Purtroppo, però, come si sa, fa più rumore un albero che cade piuttosto che una foresta che cresce. Fa più notizia l’esasperata violenza di pochi rispetto alla cristiana accoglienza di tanti. Questo è quello che rammarica. Mentre alcuni giornalisti si chiedono dove sia finito il senso di accoglienza dei Lampedusani, loro sanno che dovranno rassegnarsi a portarsi dietro un’onta che non meritano.

Il mio augurio è che le immagini di questi ultimi giorni non abbiano il sopravvento e che l’Italia che riflette non cada nel tranello di chi intende ancora una volta utilizzare Lampedusa per fare notizia e, chissà, giustificare politiche di intolleranza e di chiusura verso popoli sulle spalle dei quali abbiamo costruito la nostra ricchezza (che in questi mesi rischia di manifestarsi in tutta la sua vacuità) e che oggi chiedono giustizia e libertà.

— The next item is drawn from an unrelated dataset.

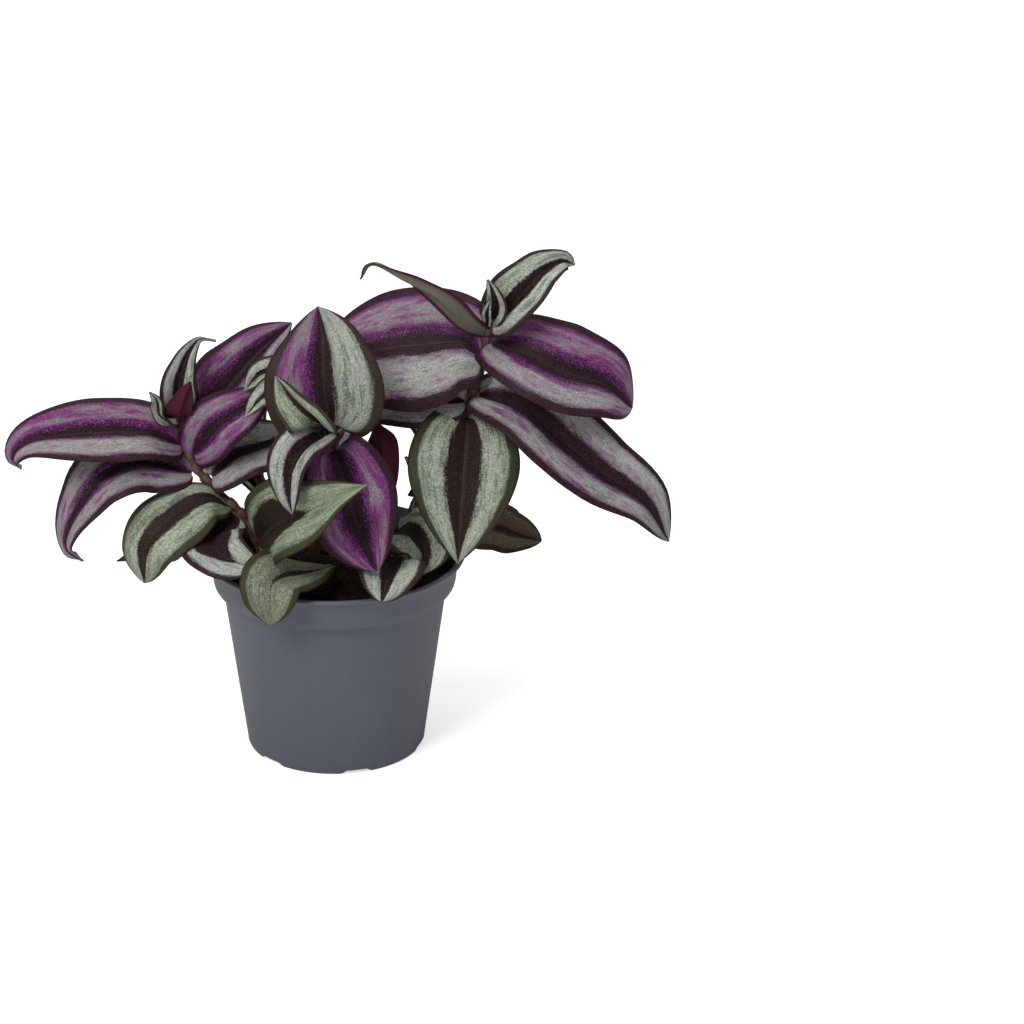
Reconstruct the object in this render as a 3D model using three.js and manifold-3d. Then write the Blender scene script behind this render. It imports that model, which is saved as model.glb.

Ai Lampedusani io confermo oggi il mio Grazie per la dignità con cui stanno portando anche questa croce; per l’umiltà con cui stanno subendo la mortificazione derivante dal sentirsi dichiarare “non accoglienti” e dal veder cancellare mesi di sacrifici e amore donato gratuitamente.  A loro dico di non scoraggiarsi, ma di continuare a dare il meglio di sé, con quella semplicità e quella spontaneità che li caratterizza da sempre e li rende un esempio per l’intera Arcidiocesi di Agrigento.